En sueños escuchó un arañazo de metal contra metal, que no llegó a identificar. Cesó, interrumpido por risas al otro lado de la puerta. La cerradura volvió a rechinar y apenas tuvo tiempo de alisar la colcha. Dentro de la madriguera, su mayor preocupación fue sofocar el jadeo que le ahogaba. Entre sus piernas tenía la cámara. Pronto supo qué hacer.

Iluminado por la luz roja el carrete le abrasaba. Se lo pasaba de una mano a otra, le quemaba. Sacó contactos de todas las tomas en que ella se ofrecía a la cámara, gozándose en mirada ahuecada.

El iris se dilató y la luz llegó al fondo de la retina.

Tiró copia tras copia de aquellas imágenes que eran sólo para él. Amplió y reencuadró. No dejó escapar un detalle, sin importarle los límites de la definición, la persistencia del grano sobre la línea.

Pobló las paredes con su piel. Cubrió el techo con sus ojos detenidos. Depositó en el papel su deseo.

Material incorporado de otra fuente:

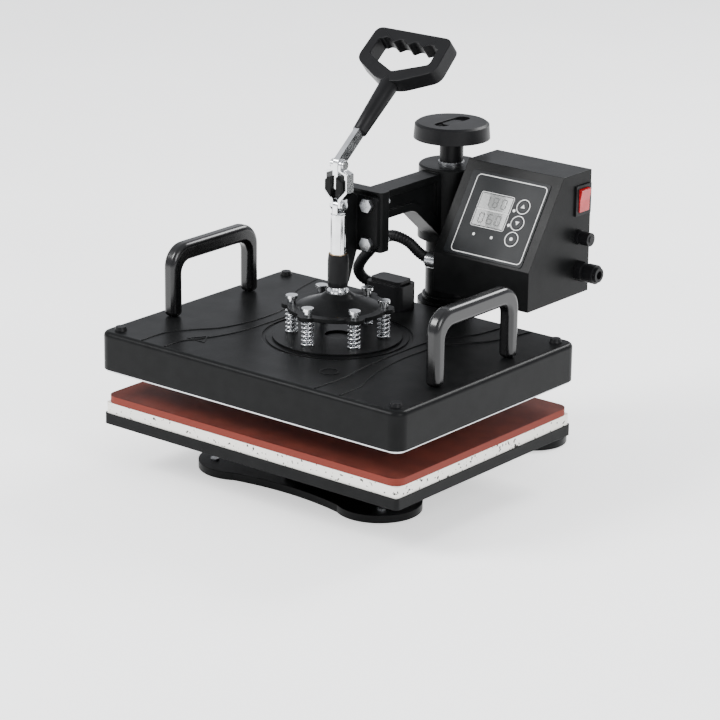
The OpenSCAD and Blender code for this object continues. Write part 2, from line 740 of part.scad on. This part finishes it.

Eludía los relojes, hasta que agotados fueron parándose, cada uno en una hora diferente. Las persianas siempre bajadas, perdió el sentido del día y la noche, y ya sólo distinguía entre el adentro y el afuera. Por eso, temía los espejos, donde sospechaba que esa última diferencia se borraba. En su pesadilla, las puertas eran espejos insaciables.

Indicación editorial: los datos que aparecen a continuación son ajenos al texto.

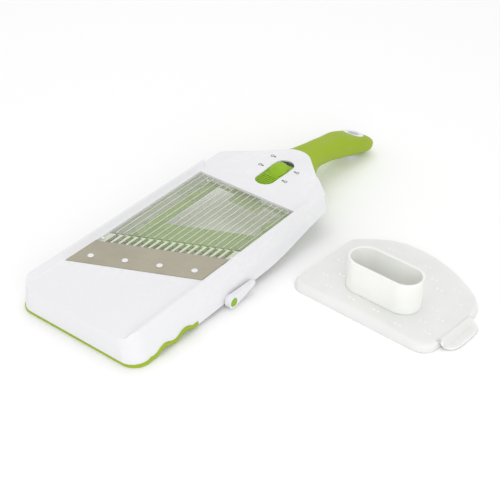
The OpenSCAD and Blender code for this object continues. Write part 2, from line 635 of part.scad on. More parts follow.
module guard_spikes() color(MILK) guard_frame() for (p = spike_sites) for (s = [-1, 1])
  translate([p[0] + s * 1.9, p[1], 0.4]) cylinder(r1 = 0.3, r2 = spike_r, h = guard_top - guard_t - 0.4);

main_body();
handle_grip();
non_slip_strip();
slicing_blade();
blade_rivets();
setting_marks();
ramp();
thickness_slider();
thickness_knob();
detent_spring();
spring_screw();
slider_cover();
cover_screws();
julienne_carrier();
julienne_teeth();
julienne_camshaft();
shaft_keepers();
keeper_screws();
julienne_lever();
lever_screw();
lever_cap();
guard_plate();
guard_collar();
guard_spikes();
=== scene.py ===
"""Looks of the hand-held mandoline slicer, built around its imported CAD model."""

import math

import bmesh
import bpy
from mathutils import Matrix, Vector


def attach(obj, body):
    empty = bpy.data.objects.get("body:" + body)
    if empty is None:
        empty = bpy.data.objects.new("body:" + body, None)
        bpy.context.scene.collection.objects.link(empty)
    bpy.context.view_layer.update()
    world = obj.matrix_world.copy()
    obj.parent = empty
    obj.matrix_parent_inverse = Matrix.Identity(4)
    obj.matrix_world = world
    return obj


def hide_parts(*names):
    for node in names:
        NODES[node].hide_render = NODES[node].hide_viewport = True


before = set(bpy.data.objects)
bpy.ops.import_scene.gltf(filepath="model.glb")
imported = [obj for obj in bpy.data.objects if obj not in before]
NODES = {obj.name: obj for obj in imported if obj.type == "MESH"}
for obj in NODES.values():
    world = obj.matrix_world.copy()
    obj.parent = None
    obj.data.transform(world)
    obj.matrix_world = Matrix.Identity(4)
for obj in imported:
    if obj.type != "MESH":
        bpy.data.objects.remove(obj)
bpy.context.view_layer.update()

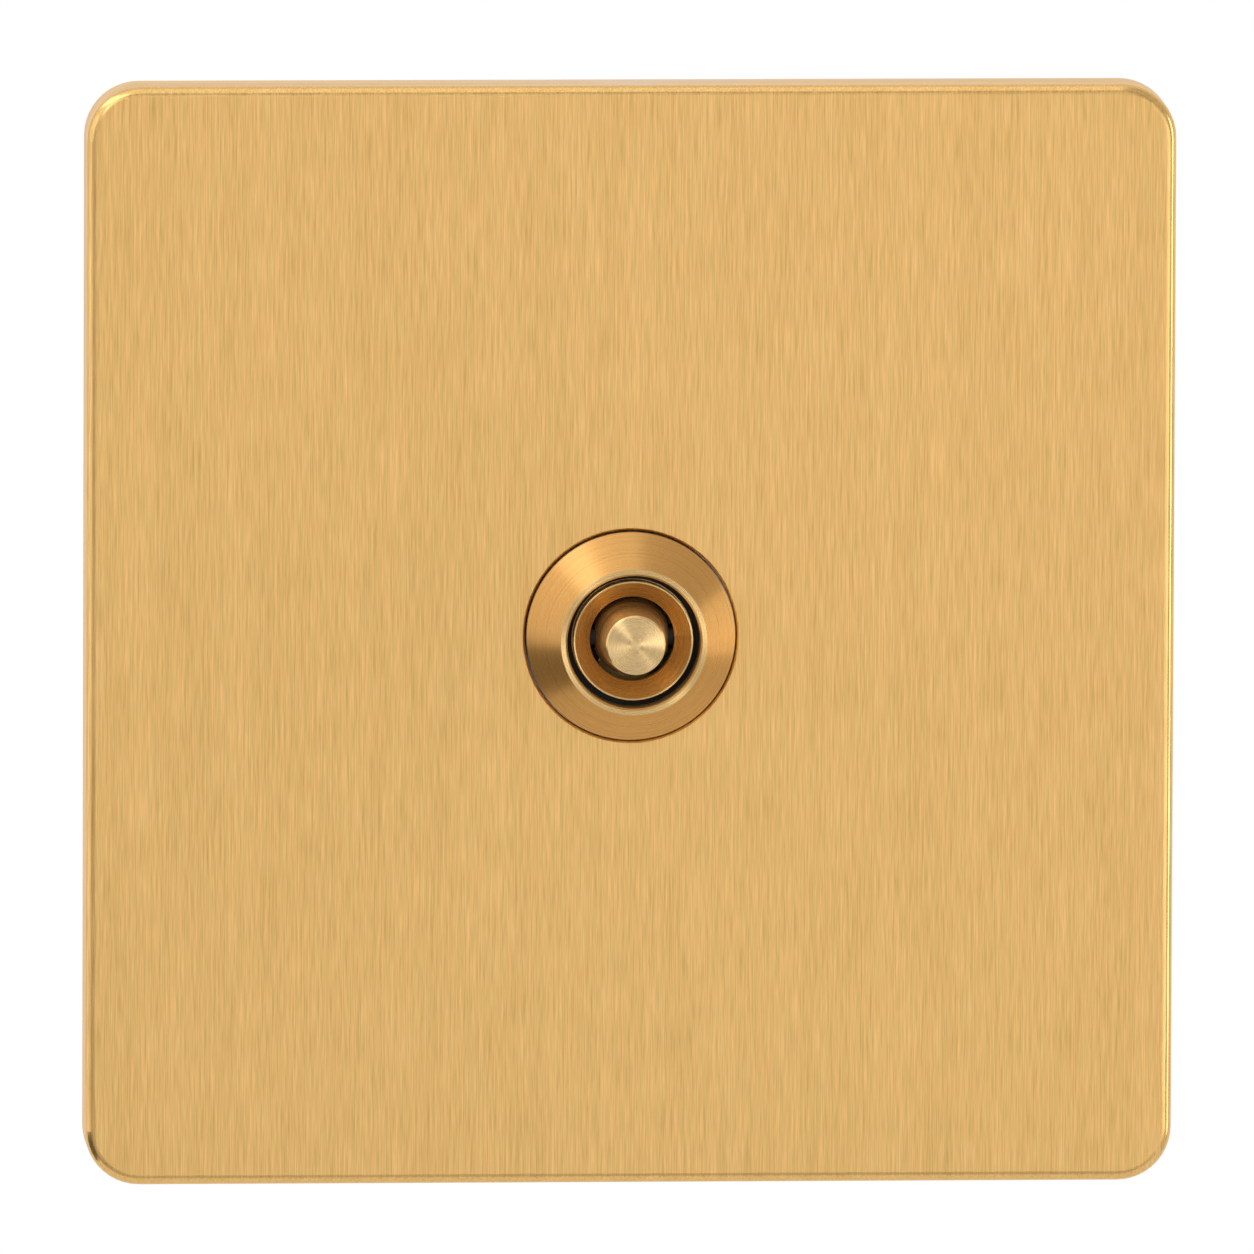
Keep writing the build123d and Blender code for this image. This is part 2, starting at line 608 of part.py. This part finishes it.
# Clamping screws of the four wire blocks, opened to take the wires
clamp_places = (
    ("upper_terminal_screw", 0, line_block_z, block_rear),
    ("lower_terminal_screw", 0, -line_block_z, block_rear),
    ("common_terminal_screw", common_block_x, 0, block_rear),
    ("earth_screw", EARTH_X, EARTH_Z, earth_rear),
)
for screw_name, screw_x, screw_z, seat in clamp_places:
    with BuildPart() as clamp_screw:
        with BuildSketch(Plane.XZ.offset(seat - TERMINAL_SCREW_OPEN)):
            with Locations((screw_x, screw_z)):
                Circle(TERMINAL_SCREW_R)
        extrude(amount=screw_tip - screw_head_seat)
        with BuildSketch(Plane.XZ.offset(seat - TERMINAL_SCREW_OPEN)):
            with Locations((screw_x, screw_z)):
                Circle(TERMINAL_HEAD_R)
        extrude(amount=-TERMINAL_HEAD)
        with BuildSketch(Plane.XZ.offset(seat - TERMINAL_SCREW_OPEN - TERMINAL_HEAD)):
            with Locations((screw_x, screw_z)):
                Rectangle(2 * TERMINAL_HEAD_R, SLOT_WIDTH, rotation=SLOT_ANGLE)
        extrude(amount=SLOT_DEPTH, mode=Mode.SUBTRACT)
    clamp_screw.part.label = screw_name
    export_step(clamp_screw.part, f"parts/{screw_name}.step")

# Housing: a deep box with a nest for each terminal block and two posts for the base screws
with BuildPart() as module_body:
    with BuildSketch(Plane.XZ.offset(block_rear)):
        RectangleRounded(MODULE_WIDTH, MODULE_HEIGHT, MODULE_CORNER)
    extrude(amount=frame_back - block_rear)
    chamfer(module_body.faces().sort_by(Axis.Y)[0].edges(), MODULE_EDGE_CHAMFER)
    with BuildSketch(Plane.XZ.offset(block_rear)):
        RectangleRounded(2 * module_inner_x, 2 * module_inner_z, MODULE_INNER_CORNER)
    extrude(amount=flange_front - block_rear, mode=Mode.SUBTRACT)
    with BuildSketch(Plane.XZ.offset(block_rear)):
        for side in (1, -1):
            with Locations((0, side * (line_nest_start + module_inner_z) / 2)):
                Rectangle(nest_width, module_inner_z - line_nest_start)
        with Locations(*corner_posts):
            Circle(CORNER_POST_R)
    extrude(amount=flange_front - block_rear)
    with BuildSketch(Plane.XZ.offset(block_rear)):
        with Locations(((common_nest_start + module_inner_x) / 2, 0)):
            Rectangle(module_inner_x - common_nest_start, nest_width)
    extrude(amount=flange_rear - NEST_FLANGE_GAP - block_rear)
    with BuildSketch(Plane.XZ.offset(block_rear)):
        for side in (1, -1):
            with Locations((0, side * (line_nest_start + module_inner_z) / 2)):
                Rectangle(BLOCK_WIDTH + 2 * NEST_GAP, module_inner_z - line_nest_start)
        with Locations(((common_nest_start + module_inner_x) / 2, 0)):
            Rectangle(module_inner_x - common_nest_start, BLOCK_WIDTH + 2 * NEST_GAP)
    extrude(amount=strip_front - block_rear, mode=Mode.SUBTRACT)
    with BuildSketch(Plane.XZ.offset(block_rear)):
        with Locations(*corner_posts):
            Circle(BASE_SCREW_R)
    extrude(amount=BASE_SCREW_GRIP, mode=Mode.SUBTRACT)
    with BuildSketch(Plane.XZ.offset(frame_back)):
        Circle(thread_hole_r)
    extrude(amount=-MODULE_FRONT_WALL, mode=Mode.SUBTRACT)
    for side in (1, -1):
        with BuildSketch(Plane.XY.offset(side * (module_inner_z + MODULE_WALL / 2))):
            with Locations((0, -wire_height)):
                Circle(WIRE_R + WIRE_ENTRY_GAP)
        extrude(amount=MODULE_WALL / 2, both=True, mode=Mode.SUBTRACT)
    with BuildSketch(Plane.YZ.offset(module_inner_x + MODULE_WALL / 2)):
        with Locations((-wire_height, 0)):
            Circle(WIRE_R + WIRE_ENTRY_GAP)
    extrude(amount=MODULE_WALL / 2, both=True, mode=Mode.SUBTRACT)
    with BuildSketch(Plane.XZ.offset(frame_back)):
        with Locations((0, peg_place), (0, -peg_place)):
            Circle(PEG_R)
    extrude(amount=FRAME_SHEET)
module_body.part.label = "module_body"
export_step(module_body.part, "parts/module_body.step")

# Rear cover of the housing: screw towers behind, and a post that backs the fulcrum
tower_places = [(0, line_block_z), (0, -line_block_z), (common_block_x, 0)]
with BuildPart() as module_base:
    with BuildSketch(Plane.XZ.offset(base_rear)):
        RectangleRounded(MODULE_WIDTH, MODULE_HEIGHT, MODULE_CORNER)
    extrude(amount=MODULE_FLOOR)
    with BuildSketch(Plane.XZ.offset(block_rear)):
        Rectangle(STRIP_WIDTH, STRIP_WIDTH)
    extrude(amount=strip_rear - block_rear)
    with BuildSketch(Plane.XZ.offset(tower_end)):
        with Locations(*tower_places):
            Rectangle(tower_width, tower_width)
    extrude(amount=base_rear - tower_end)
    with BuildSketch(Plane.XZ.offset(tower_end)):
        with Locations(*tower_places):
            Circle(tower_hole_r)
    extrude(amount=block_rear - tower_end, mode=Mode.SUBTRACT)
    with BuildSketch(Plane.XZ.offset(base_rear)):
        with Locations(*corner_posts):
            Circle(BASE_SCREW_R)
    extrude(amount=MODULE_FLOOR, mode=Mode.SUBTRACT)
module_base.part.label = "module_base"
export_step(module_base.part, "parts/module_base.step")

# Screws that close the housing
for screw_name, (screw_x, screw_z) in zip(("upper_base_screw", "lower_base_screw"), corner_posts):
    with BuildPart() as base_screw:
        with BuildSketch(Plane.XZ.offset(base_rear)):
            with Locations((screw_x, screw_z)):
                Circle(BASE_SCREW_R)
        extrude(amount=MODULE_FLOOR + BASE_SCREW_GRIP)
        with BuildSketch(Plane.XZ.offset(base_rear)):
            with Locations((screw_x, screw_z)):
                Circle(BASE_HEAD_R)
        extrude(amount=-BASE_HEAD)
        with BuildSketch(Plane.XZ.offset(base_rear - BASE_HEAD)):
            with Locations((screw_x, screw_z)):
                Rectangle(2 * BASE_HEAD_R, SLOT_WIDTH, rotation=SLOT_ANGLE)
        extrude(amount=BASE_SLOT_DEPTH, mode=Mode.SUBTRACT)
    base_screw.part.label = screw_name
    export_step(base_screw.part, f"parts/{screw_name}.step")
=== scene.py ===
import json
from math import cos, pi, radians, sin

import bpy
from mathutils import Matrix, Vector

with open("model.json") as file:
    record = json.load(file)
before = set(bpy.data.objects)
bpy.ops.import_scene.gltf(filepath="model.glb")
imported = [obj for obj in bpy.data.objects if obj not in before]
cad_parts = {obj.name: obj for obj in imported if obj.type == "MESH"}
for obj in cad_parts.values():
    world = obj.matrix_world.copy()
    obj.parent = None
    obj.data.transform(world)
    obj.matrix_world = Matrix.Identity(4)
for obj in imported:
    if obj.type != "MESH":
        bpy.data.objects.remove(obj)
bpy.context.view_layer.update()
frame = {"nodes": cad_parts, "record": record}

MM = 0.001

# Camera: a long lens far away, a little above and to the left of the cover's axis
VIEW_DISTANCE = 2.8
VIEW_FROM_LEFT = radians(3.6)
VIEW_FROM_ABOVE = radians(7.0)
VIEW_ROLL = radians(0.22)
SENSOR_WIDTH_MM = 36.0
FRAME_WIDTH = 0.10004
AIM = Vector((-0.0003, -0.005, 0.0007))

# Floor, kept below the picture
FLOOR_DROP = 0.30
FLOOR_SIZE = 0.64
FLOOR_DARK = (0.80, 0.80, 0.79)
FLOOR_LIGHT = (0.84, 0.84, 0.83)
FLOOR_CLOUDS = ((6.0, 6.0, 6.0), 3.0)
FLOOR_ROUGHNESS = 0.7

# Lamps: name, place in metres, width and height, radiance seen in a reflection
LAMPS = (
    ("window_lamp", (-0.62, -0.22, 0.84), (1.60, 0.40), 1.2),
    ("right_lamp", (0.95, -0.25, 0.02), (0.25, 0.60), 3.0),
)

# The studio's walls by direction round the lever's axis, from 0 and 1 down over 0.25 left and 0.5 up
SIDE_TONES = (
    (0.00, 0.42), (0.02, 0.34), (0.05, 0.13), (0.21, 0.13), (0.23, 1.00), (0.38, 1.00),
    (0.52, 0.95), (0.54, 0.55), (0.78, 0.50), (0.84, 0.68), (0.95, 0.68), (1.00, 0.42),
)
WALL_GAIN = 1.35

# The wall ahead, with two strip lights that are seen as streaks in the turned tip
STRIP_TONES = (
    (0.00, 0.0), (0.345, 0.0), (0.375, 1.0), (0.405, 0.0),
    (0.745, 0.0), (0.78, 1.0), (0.815, 0.0), (1.00, 0.0),
)
STRIP_GAIN = 6.5
FRONT_TONE = 0.56

# Where the side walls give way to the wall ahead, and to the white behind the object
FRONT_BEGINS, FRONT_ENDS = 0.66, 0.92
BEHIND_BEGINS, BEHIND_ENDS = 0.0, 0.25

# A noise below is written as its stretch along x, y and z and its detail.
# It stays between these two values nearly everywhere, so a roughness is spread over them.
NOISE_LOW, NOISE_HIGH = 0.25, 0.75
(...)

Dejaba transcurrir los días como si fueran horas. Hasta que no podía más y, bien entrada la noche, huía por la ciudad fantasma, ignorando los semáforos, dirigiendo su coche contra las calles. Buscaba tranquilidad contemplando los escaparates iluminados, donde los maniquíes afectaban poses humanas largo tiempo perdidas. Pero siempre volvía. Entonces corría a refugiarse en el baño, que conservaba sus paredes desnudas, o a oscuras buscaba el dormitorio y hundía la cabeza en la almohada.

En el trabajo, sobre su despacho se acumulaba el polvo, mientras que un acre olor a acetona inundaba su casa. Una película de inexactitud cubría las paredes: su cuerpo comenzaba a difuminarse entre las fotografías, solapándose tras los límites cada vez más imprecisos del papel. Las imágenes se movían, se desataban, amenazaban con inundar los resquicios de su mente. Comenzó a verlas en los sitios más insospechados, allí donde sólo tendría que encontrar el sosiego de la nada, deslizándose por el suelo, bajo las puertas. Formando un fondo en el que el agua que bebía, inscribiéndose en las líneas de su mano. Escondiéndose tras el rostro de los maniquíes.

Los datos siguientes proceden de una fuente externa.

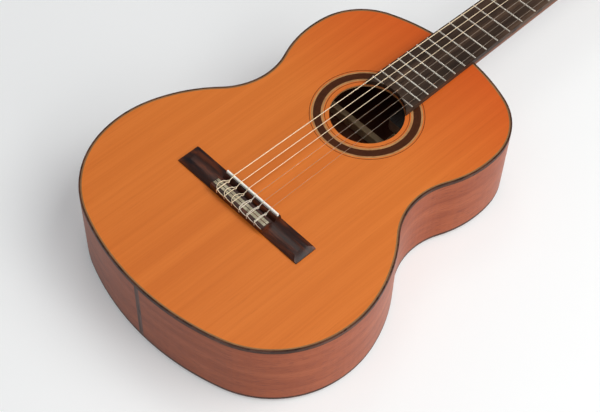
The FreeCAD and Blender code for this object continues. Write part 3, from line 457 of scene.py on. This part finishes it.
def slotCutter(node, slot):
    # a bar laid across the outer face of a piece that stands out sideways from the head
    low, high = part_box(node)
    middle = (low + high) / 2
    face = high.x if middle.x > 0 else low.x
    size = (2 * slot["depth"] * mm, slot["length"] * mm, slot["width"] * mm)
    bar = linkMesh(node + "Slot", boxMesh(node + "Slot", size))
    turn = Matrix.Rotation(math.radians(slot["turn"]), 4, "X")
    bar.matrix_world = Matrix.Translation((face, middle.y, middle.z)) @ turn
    return bar


def easedCopy(node, easing):
    shape = bmesh.new()
    shape.from_mesh(frame["nodes"][node].data)
    bmesh.ops.remove_doubles(shape, verts=shape.verts, dist=mergeDistance)
    if easing:
        bmesh.ops.dissolve_limit(shape, angle_limit=math.radians(flatAngle), verts=shape.verts, edges=shape.edges)
    mesh = bpy.data.meshes.new(node + "Shape")
    shape.to_mesh(mesh)
    shape.free()
    piece = linkMesh(node + "_finished", mesh)
    smoothMesh(mesh, easing.get("smooth", creaseAngle) if easing else creaseAngle)
    if not easing:
        flattenPlanes(mesh)
    else:
        if "slot" in easing:
            # the slot is cut before the edges are eased
            cutter = slotCutter(node, easing["slot"])
            cut = piece.modifiers.new("screwSlot", "BOOLEAN")
            cut.object = cutter
            cut.solver = "EXACT"
        bevel = piece.modifiers.new("easedEdges", "BEVEL")
        bevel.width = easing["width"] * mm
        bevel.segments = easing.get("segments", 2)
        bevel.limit_method = "ANGLE"
        bevel.angle_limit = math.radians(easing.get("angle", 35))
        bevel.use_clamp_overlap = True
        flats = piece.modifiers.new("flatFaces", "WEIGHTED_NORMAL")
        flats.keep_sharp = "smooth" in easing
        applied(piece)
        if "slot" in easing:
            bpy.data.objects.remove(cutter)
    piece.data.materials.clear()
    piece.data.materials.append(finishOf[node])
    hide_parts(node)
    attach(piece, bodyOf[node])
    return piece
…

No la volvería a ver, por no perder eso que había conseguido convertir en suyo. Su gloria y su infierno. Porque ahora eso se le escapaba volviéndose en su contra. Encargó marcos de hierro negro para contener aquellas imágenes que más le asaltaban. Así creyó que podría dominarlas.

Debía salir de allí. Se giró hacia la ventana.